1.
Olivier é filho de um dos primeiros cozinheiros conhecidos do povo.
Michel tornou-se uma celebridade e o filho aprendeu com o pai e superou-o de alguma forma – o que é uma boa notícia, é sempre bom quando os filhos acrescentam ao que os pais fizeram.
Segui nos últimos anos a sua carreira.
Não por ser um entusiasta da cozinha, mas pela curiosidade do Olivier ter nascido no mesmo dia que eu, 15 de setembro. Ele mais novo do que eu quatro anos.
2.
Estagiou no Ritz e teve o mérito de se fazer ao caminho.
Abriu restaurantes, ganhou relevância e um estatuto de chef estrela.
Por estes dias ouvi-o atentamente numa entrevista a Manuel Luís Goucha.
Confesso ter ficado siderado com a brutalidade com que assumiu o que o move na vida desde o instante em que se levanta.
Não é o prazer dos projetos, a invenção de um prato, deixar uma marca, escrever um livro com Ferran Adriá ou fazer o que ainda não foi feito.
Não é nenhuma dessas coisas que o move ou que o preocupa.
Os pobres no mundo, os que sofrem, as guerras, os populismos, Deus ou a sua ausência…
Não, nenhuma dessas coisas.
O que o move, o que o faz levantar-se todos os dias da cama é ganhar dinheiro.
3.
Um objetivo que tem desde que era miúdo.
Jogava golfe para ser um profissional, não especialmente por prazer. E quando percebeu que não tinha talento para se tornar um milionário a jogar golfe, deixou de o fazer.
Sem uma hesitação.
Afinal, o seu objetivo era claro: ser multimilionário, ganhar todo o dinheiro que pudesse.
Na escola chumbou vários anos, mas sem nunca se atemorizar por que qualquer coisa lhe dizia que não era por ali que iria conseguir.
4.
É surpreendente quando vemos alguém a assumir com cândida simplicidade o que quase ninguém assume.

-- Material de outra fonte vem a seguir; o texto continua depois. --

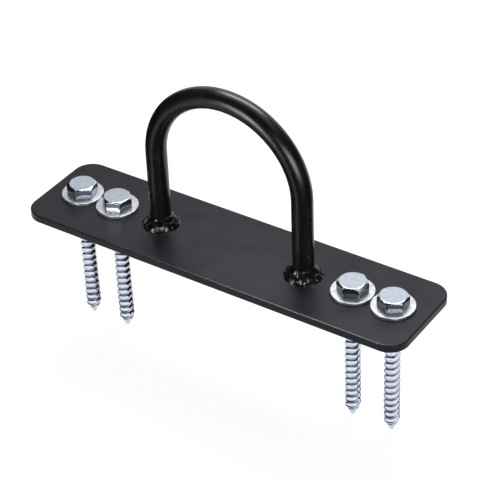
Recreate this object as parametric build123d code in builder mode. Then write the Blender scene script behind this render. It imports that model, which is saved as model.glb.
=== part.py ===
# Battle rope anchor: a steel plate with a welded hoop of round bar, held down by four lag screws.
# The origin is the centre of the plate's back face, X runs along the plate and Z points up
# through the hoop. All sizes are in millimetres.

import os
from math import radians, sqrt, tan

from build123d import *

os.makedirs("parts", exist_ok=True)

# Hoop, bent from one length of round bar.
BAR_DIAMETER = 12.4
HOOP_INNER_WIDTH = 85.0
LEG_STRAIGHT = 49.5

# Fillet weld around each foot of the hoop.
BEAD_SPREAD = 5.4
BEAD_RISE = 7.0
BEAD_CROWN = 0.8

# Base plate. Its length follows from what stands on it, from the hoop out to the ends.
PLATE_WIDTH = 63.0
PLATE_THICKNESS = 4.7
PLATE_CORNER_RADIUS = 11.7
PLATE_EDGE_ROUND = 0.8
BEAD_TO_WASHER = 7.6
WASHER_TO_END = 8.3

# Flat washers, two side by side at each end.
WASHER_DIAMETER = 25.2
WASHER_THICKNESS = 1.8
WASHER_GAP = 0.4

# Lag screws. Their wood thread is drawn plain, at half its depth.
SHANK_DIAMETER = 9.3
SCREW_LENGTH = 89.0
THREAD_LENGTH = 60.0
THREAD_DEPTH = 1.15
TIP_LENGTH = 9.0
POINT_RADIUS = 0.8
HEAD_ACROSS_FLATS = 16.0
HEAD_HEIGHT = 6.4
HEAD_TOP_INSET = 0.5
HEAD_CHAMFER_ANGLE = 30.0
# How far each head is turned, in degrees, from the left end of the plate to the right.
HEAD_TURNS = (43.0, 17.0, 22.0, 34.0)

# Running clearances, on the diameter.
PLATE_HOLE_CLEARANCE = 1.7
WASHER_BORE_CLEARANCE = 1.2

bar_radius = BAR_DIAMETER / 2
bend_radius = HOOP_INNER_WIDTH / 2 + bar_radius
bead_radius = bar_radius + BEAD_SPREAD
screw_spacing = WASHER_DIAMETER + WASHER_GAP
inner_screw_x = bend_radius + bead_radius + BEAD_TO_WASHER + WASHER_DIAMETER / 2
outer_screw_x = inner_screw_x + screw_spacing
plate_length = 2 * (outer_screw_x + WASHER_DIAMETER / 2 + WASHER_TO_END)
screw_xs = (-outer_screw_x, -inner_screw_x, inner_screw_x, outer_screw_x)
plate_top = PLATE_THICKNESS
washer_top = plate_top + WASHER_THICKNESS
shank_radius = SHANK_DIAMETER / 2
thread_radius = shank_radius - THREAD_DEPTH / 2


def upright_plane(x, z):
    """A plane facing the front, whose own axes run right and up from the point (x, 0, z)."""
    return Plane(origin=(x, 0, z), x_dir=(1, 0, 0), z_dir=(0, -1, 0))


# Base plate: cut from flat bar, its front edge eased, with four holes on the centre line.
with BuildPart() as base_plate:
    with BuildSketch():
        RectangleRounded(plate_length, PLATE_WIDTH, PLATE_CORNER_RADIUS)
    extrude(amount=PLATE_THICKNESS)
    front_face = base_plate.faces().sort_by(Axis.Z)[-1]
    fillet(front_face.edges(), radius=PLATE_EDGE_ROUND)
    with Locations(*[(x, 0, plate_top) for x in screw_xs]):
        Hole(radius=(SHANK_DIAMETER + PLATE_HOLE_CLEARANCE) / 2)
base_plate.part.label = "base_plate"
export_step(base_plate.part, "parts/base_plate.step")

# Hoop: one bar, two straight legs and a half round arch. Both ends are sawn square.
with BuildPart() as u_bar:
    with BuildLine(Plane.XZ):
        left_leg = Line((-bend_radius, plate_top), (-bend_radius, plate_top + LEG_STRAIGHT))
        arch = RadiusArc(left_leg @ 1, (bend_radius, plate_top + LEG_STRAIGHT), bend_radius)
        right_leg = Line(arch @ 1, (bend_radius, plate_top))
    with BuildSketch(Plane.XY.offset(plate_top)):
        with Locations((-bend_radius, 0)):
            Circle(bar_radius)
    sweep()
u_bar.part.label = "u_bar"
export_step(u_bar.part, "parts/u_bar.step")


def weld_bead(x):
    """The weld around the foot that stands at x: a ring whose face stands out between its toes."""
    middle = Vector(bar_radius + BEAD_SPREAD / 2, BEAD_RISE / 2)
    outward = Vector(BEAD_RISE, BEAD_SPREAD).normalized()
    crown = middle + outward * BEAD_CROWN
    with BuildPart() as bead:
        with BuildSketch(upright_plane(x, plate_top)):
            with BuildLine():
                Polyline((bar_radius, 0), (bead_radius, 0), crown, (bar_radius, BEAD_RISE), close=True)
            make_face()
        revolve(axis=Axis((x, 0, 0), (0, 0, 1)))
    return bead


for side, foot_x in (("left", -bend_radius), ("right", bend_radius)):
    weld = weld_bead(foot_x)
    weld.part.label = f"weld_bead_{side}"
    export_step(weld.part, f"parts/weld_bead_{side}.step")


def washer(x):
    """A punched flat washer lying on the plate around the hole at x."""
    with BuildPart() as ring:
        with BuildSketch(Plane.XY.offset(plate_top)):
            with Locations((x, 0)):
                Circle(WASHER_DIAMETER / 2)
                Circle((SHANK_DIAMETER + WASHER_BORE_CLEARANCE) / 2, mode=Mode.SUBTRACT)
        extrude(amount=WASHER_THICKNESS)
    return ring


for number, x in enumerate(screw_xs, start=1):
    flat_washer = washer(x)
    flat_washer.part.label = f"washer_{number}"
    export_step(flat_washer.part, f"parts/washer_{number}.step")


def lag_screw(x, turn):
    """A hexagon head lag screw seated on the washer at x, with its head turned by some degrees."""
    with BuildPart() as screw:
        with BuildSketch(Plane.XY.offset(washer_top)):
            with Locations((x, 0)):
                RegularPolygon(HEAD_ACROSS_FLATS / 2, 6, major_radius=False, rotation=turn)
        extrude(amount=HEAD_HEIGHT)
        corner_radius = HEAD_ACROSS_FLATS / sqrt(3) + HEAD_TOP_INSET
        top_radius = HEAD_ACROSS_FLATS / 2 - HEAD_TOP_INSET
        chamfer_drop = (corner_radius - top_radius) * tan(radians(HEAD_CHAMFER_ANGLE))
        with BuildSketch(upright_plane(x, washer_top)):
            with BuildLine():
                Polyline(
                    (0, 0),
                    (corner_radius, 0),
                    (corner_radius, HEAD_HEIGHT - chamfer_drop),
                    (top_radius, HEAD_HEIGHT),
                    (0, HEAD_HEIGHT),
                    close=True,
                )
            make_face()
        revolve(axis=Axis((x, 0, 0), (0, 0, 1)), mode=Mode.INTERSECT)
        with BuildSketch(upright_plane(x, washer_top - SCREW_LENGTH)):
            with BuildLine():
                Polyline(
                    (0, 0),
                    (POINT_RADIUS, 0),
                    (thread_radius, TIP_LENGTH),
                    (thread_radius, THREAD_LENGTH),
                    (shank_radius, THREAD_LENGTH + THREAD_DEPTH / 2),
                    (shank_radius, SCREW_LENGTH),
                    (0, SCREW_LENGTH),
                    close=True,
                )
            make_face()
        revolve(axis=Axis((x, 0, 0), (0, 0, 1)))
    return screw


for number, (x, turn) in enumerate(zip(screw_xs, HEAD_TURNS), start=1):
    screw = lag_screw(x, turn)
    screw.part.label = f"lag_screw_{number}"
    export_step(screw.part, f"parts/lag_screw_{number}.step")

print("plate length", round(plate_length, 2), "screws at", [round(x, 2) for x in screw_xs])
print("hoop top", round(plate_top + LEG_STRAIGHT + bend_radius + bar_radius, 2))
print("screw points at", round(washer_top - SCREW_LENGTH, 2))
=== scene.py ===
# %% [markdown]
# A battle rope anchor is a steel plate with a hoop of round bar welded on its front. Four lag screws,
# each with a flat washer, hold it to a wall or a beam. This lesson dresses its plain solids for a
# studio picture. They are loaded first, as every size below is read from them or set against them.

# %% Load the solids
import math
import random

import bmesh
import bpy
from mathutils import Matrix, Vector, noise


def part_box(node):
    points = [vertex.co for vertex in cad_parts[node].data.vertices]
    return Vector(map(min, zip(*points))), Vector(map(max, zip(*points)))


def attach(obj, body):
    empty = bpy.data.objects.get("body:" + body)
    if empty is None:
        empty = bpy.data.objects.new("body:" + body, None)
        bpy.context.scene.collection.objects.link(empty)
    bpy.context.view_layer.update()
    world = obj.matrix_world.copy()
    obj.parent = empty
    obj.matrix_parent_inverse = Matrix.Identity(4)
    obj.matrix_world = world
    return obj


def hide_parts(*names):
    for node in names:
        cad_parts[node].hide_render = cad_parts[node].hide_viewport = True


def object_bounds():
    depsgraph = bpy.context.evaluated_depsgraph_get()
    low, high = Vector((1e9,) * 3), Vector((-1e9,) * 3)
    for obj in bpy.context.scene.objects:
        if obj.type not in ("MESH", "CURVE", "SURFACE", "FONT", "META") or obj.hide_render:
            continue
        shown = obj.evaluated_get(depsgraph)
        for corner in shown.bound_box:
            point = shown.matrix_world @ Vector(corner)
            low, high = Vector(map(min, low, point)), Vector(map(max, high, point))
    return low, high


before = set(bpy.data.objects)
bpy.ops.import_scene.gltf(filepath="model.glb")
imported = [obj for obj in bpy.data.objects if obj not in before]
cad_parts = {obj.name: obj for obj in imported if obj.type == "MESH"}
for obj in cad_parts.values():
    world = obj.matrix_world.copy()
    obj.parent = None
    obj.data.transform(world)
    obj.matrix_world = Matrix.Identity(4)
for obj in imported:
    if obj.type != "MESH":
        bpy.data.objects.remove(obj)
solid_low, solid_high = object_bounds()
MM = 0.001
print(len(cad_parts), "solids,", round((solid_high.z - solid_low.z) / MM, 1), "mm high")

# %% [markdown]
# The camera stands to the right of the front and looks down at about 36 degrees. A Track To constraint
# could aim it, but three vectors say the same openly: one points back at the camera, one to the right
# of the picture and one up it. The real camera leaned a little, so the last two take a small roll.

# %% Camera
VIEW_AZIMUTH = math.radians(35.08)
VIEW_ELEVATION = math.radians(35.82)
VIEW_ROLL = math.radians(-2.51)
VIEW_DISTANCE = 1080.4 * MM
AIM_RIGHT = -4.92 * MM
AIM_UP = -8.42 * MM
LENS_MM = 142.0
NEAREST_SEEN = 50 * MM

backward = Vector((
    math.sin(VIEW_AZIMUTH) * math.cos(VIEW_ELEVATION),
    -math.cos(VIEW_AZIMUTH) * math.cos(VIEW_ELEVATION),
    math.sin(VIEW_ELEVATION),
))
level = Vector((math.cos(VIEW_AZIMUTH), math.sin(VIEW_AZIMUTH), 0))
upright = backward.cross(level)
picture_right = level * math.cos(VIEW_ROLL) + upright * math.sin(VIEW_ROLL)
picture_up = backward.cross(picture_right)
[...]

Porventura o defeito será meu, talvez seja esta coisa pequenina de transformarmos o dinheiro numa coisa suja, numa coisa indigna.
Ainda assim é arrepiante quando um ser humano gasta o melhor da sua vida a perseguir objetivos tão curtos, tão pequenos, tão pobres.
O problema é meu.
Sou um megalómano, continuo atrás da ideia de me encantar com o mundo, de estar de olhos abertos, de perder tempo com o que não tem importância alguma, de ler livros, de ver filmes, de sonhar acordado, de insistir em ver e não apenas olhar.
Olivier vai conseguir ser milionário, é provável que já o seja, mas um dia perceberá que havia objetivos bem mais difíceis de concretizar.